A diary of the self-absorbed...

Wednesday, November 21, 2012

Life of Pi and the Utility of Religion


It will be fascinating to hear the discussions about spirituality following the film Life of Pi, directed by Ang Lee and based on Yann Martel’s novel of the same name. I’d like to avoid commenting on the film-making (leaving that to the critics), but instead as a pastor, unpack a few spiritual themes which saturate the story.

Pi, or Piscine Patel, is the primary character. He is the sole-survivor of a shipwreck and spends over 200 days in a life boat adrift in the Pacific Ocean. His primary travel companion is a Bengal tiger. The lifeboat becomes their “habitat” and an alpha-male must emerge if they are to cohabitate and survive.

Pi understands habitats and animals because he is the son of a rationalist zoo keeper, who tells Pi that “religion is darkness.” The first part of Pi’s story details his life in the zoo and his faithful attempt to follow three religions at one time. It makes up a third of the novel, but only a small portion of the film. In the book, Martel uses zoology as a backdrop for theology. Religion is like a zoo: there are habitats, competition over resources, and people on the outside looking in on the spectacle. Pi is no mere observer of religion though; he is a participant and considers himself to be Hindu, Christian, and Muslim all at once – something that greatly irritates many around him.

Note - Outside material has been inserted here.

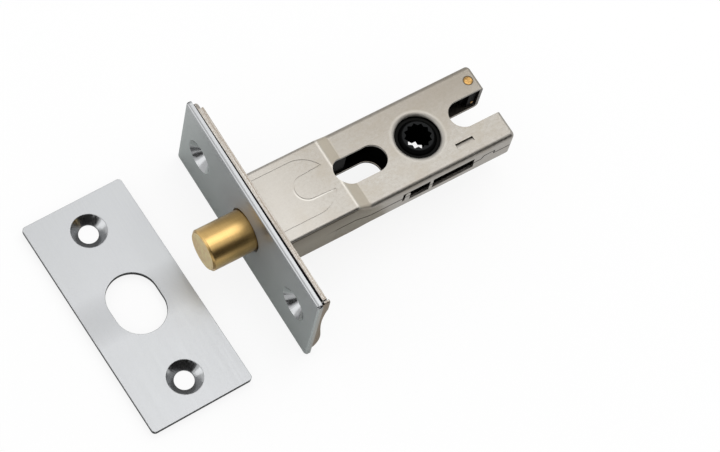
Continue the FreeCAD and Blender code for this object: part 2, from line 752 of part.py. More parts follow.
def main():
    os.makedirs("parts", exist_ok=True)
    shell = case_shell()
    write("faceplate", make_faceplate())
    write("forend", make_forend())
    write("case_top", make_case_top(shell))
    write("case_bottom", make_case_bottom(shell))
    write("rear_spacer", make_rear_spacer())
    write("spacer_pin", make_spacer_pin())
    write("rear_rivet", make_rear_rivet())
    write("strike_plate", make_strike_plate())
    write("hub_bush_top", make_bush(1))
    write("hub_bush_bottom", make_bush(-1))
    write("bolt", make_bolt())
    write("bolt_carriage", make_carriage())
    write("carriage_pin", cross_pin(0))
    write("drag_spring", make_drag_spring())
    write("spindle_hub", make_hub())
    write("follower", make_follower())
    write("crank_pin", make_crank_pin())


main()
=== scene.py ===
# %% [markdown]
# A privacy bolt for a bathroom door, dressed for its picture. The solids come
# from the CAD model and are already in the right place, so this notebook adds
# the softened edges, the finishes, the studio and the camera. Lengths are in
# metres. +X runs along the bolt into the door, +Y along the faceplate and +Z out
# of the wide face of the case.

# %% Load the frame
import math
import bpy
import numpy as np
from mathutils import Matrix, Vector


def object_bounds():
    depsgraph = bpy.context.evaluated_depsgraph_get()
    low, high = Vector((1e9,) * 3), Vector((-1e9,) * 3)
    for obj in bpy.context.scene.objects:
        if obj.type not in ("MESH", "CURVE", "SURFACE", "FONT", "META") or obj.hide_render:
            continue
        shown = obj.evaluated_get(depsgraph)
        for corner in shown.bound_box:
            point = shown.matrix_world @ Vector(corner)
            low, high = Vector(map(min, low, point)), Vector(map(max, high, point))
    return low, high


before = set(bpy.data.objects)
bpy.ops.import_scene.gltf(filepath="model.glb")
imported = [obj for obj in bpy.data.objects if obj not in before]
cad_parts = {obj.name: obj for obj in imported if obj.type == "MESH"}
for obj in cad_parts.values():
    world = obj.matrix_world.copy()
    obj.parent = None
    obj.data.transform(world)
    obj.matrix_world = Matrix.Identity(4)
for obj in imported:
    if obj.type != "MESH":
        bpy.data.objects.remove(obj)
cad_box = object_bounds()
scene = bpy.context.scene
MM = 0.001
print("nodes:", ", ".join(sorted(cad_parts)))

# %% [markdown]
# A pressed or turned metal piece never has a perfectly sharp edge. The edges
# could be rounded by hand, but modifiers do it for every piece in the same way.
# The CAD meshes are made of loose triangles, so each gets four modifiers, which
# leave its own points alone. Weld joins the triangles, and Decimate merges those
# that lie in one plane. Bevel rounds the edges by a few hundredths of a
# millimetre so that they catch the light. Weighted Normal then lets the largest
# face at each corner decide the shading, which keeps flat metal flat.

# %% Round every edge a little
EDGE = {"bolt": 0.12, "strike_plate": 0.12, "faceplate": 0.08, "forend": 0.06,
        "case_top": 0.08, "case_bottom": 0.08, "spindle_hub": 0.10, "rear_rivet": 0.03,
        "drag_spring": 0.03}
OTHER_EDGE = 0.05
FLAT_WITHIN, SHARP_FROM = math.radians(0.5), math.radians(28)


def soften(obj, width_mm):
    """Weld the triangles, merge flat ones, round the edges, keep flat faces flat."""
    weld = obj.modifiers.new("weld", "WELD")
    weld.merge_threshold = 1e-6
    planar = obj.modifiers.new("planar", "DECIMATE")
    planar.decimate_type = "DISSOLVE"
    planar.angle_limit = FLAT_WITHIN
    bevel = obj.modifiers.new("edges", "BEVEL")
    bevel.width = width_mm * MM
    bevel.segments = 2
    bevel.limit_method = "ANGLE"
    bevel.angle_limit = SHARP_FROM
    even = obj.modifiers.new("even", "WEIGHTED_NORMAL")
    even.mode = "FACE_AREA"
    even.weight = 100
    obj.data.shade_smooth()


for name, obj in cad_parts.items():
    soften(obj, EDGE.get(name, OTHER_EDGE))
print("rounded:", len(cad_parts), "nodes, by", min(EDGE.values()), "to",
      max(EDGE.values()), "mm")

# %% [markdown]
# A finish is a material built from nodes, and every finish here uses the same
# few steps. They could be written out node by node, but then the recipe would
# drown in links, so the next cell gives each step a short name. A step takes a
# plain number as well as the output of another step.

# %% Nodes and links


class Nodes:
    """One material with a short way to add and join nodes."""

    def __init__(self, name):
        self.material = bpy.data.materials.new(name)
        self.material.use_nodes = True
        self.tree = self.material.node_tree
        self.surface = self.tree.nodes["Principled BSDF"]
        self.where = self.add("ShaderNodeTexCoord").outputs["Object"]

    def add(self, kind, **settings):
        node = self.tree.nodes.new(kind)
        for key, value in settings.items():
            setattr(node, key, value)
        return node

    def join(self, source, target):
        self.tree.links.new(source, target)

    def feed(self, socket, value):
        """Link an output to a socket, or set a plain number or colour on it."""
        if isinstance(value, bpy.types.NodeSocket):
            self.join(value, socket)
        else:
            socket.default_value = value

    def sums(self, kind, a, b=0.5):
        """One arithmetic step, such as MULTIPLY or ADD."""
        node = self.add("ShaderNodeMath", operation=kind)
        self.feed(node.inputs[0], a)
        self.feed(node.inputs[1], b)
        return node.outputs["Value"]

    def blend(self, share, first, second):
        """A colour between two others, by a share from 0 to 1."""
        node = self.add("ShaderNodeMix", data_type="RGBA")
        self.feed(node.inputs["Factor"], share)
        self.feed(node.inputs["A"], first)
        self.feed(node.inputs["B"], second)
        return node.outputs["Result"]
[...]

Immediately, we see the metaphorical connections. How do three religions co-exist in the habitat of Pi’s own soul? Is Pi spiritually adrift? In the book and the movie Pi is pressed to choose a religion. His father, using reason, tells Pi that “choosing to follow all religions is the same as choosing no religion.” Pi’s soul is a zoological habitat, like the life boat in which his three religions, the zoo animals, and even his own inner animal must be sorted to survive. If these issues are not settled in boat, he will not survive. If they are not settled in his soul, then survival has no purpose.

Pi’s survival with the tiger is, rationally speaking, unbelievable. He admits as much after rescue. Competing stories emerge about what really happened, but Pi insists his story is true. Since no alterative stories change the reality of the sinking ship or the suffering he endured while lost at sea, Pi believes that asking “what is true” is pointless.

Life of Pi asks the same thing of spirituality as a mathematician might ask of the symbol p -- what is p really? At its core, we only know p to be an unresolved quantity. But more important than what p is, we understand what p does so we are able to put this unresolved quantity to work for us. The spirituality in Life of Pi comes to us as an unresolved quantity. We are asked to focus on the utility of a religious narrative rather getting tangled in the “irresolvable essence” which Reason might demand of us.

In many ways, culture is adrift on the sea of Rationalism. Reason attempts to segregate our habitats by way of reductionist thinking. It’s true, Pi needed reason to survive, but to give survival meaning he needed something much different. He needed a guiding narrative. I think most of us know what that feels like.

In this sense, I believe that Life of Pi will be remembered as a spiritual masterpiece.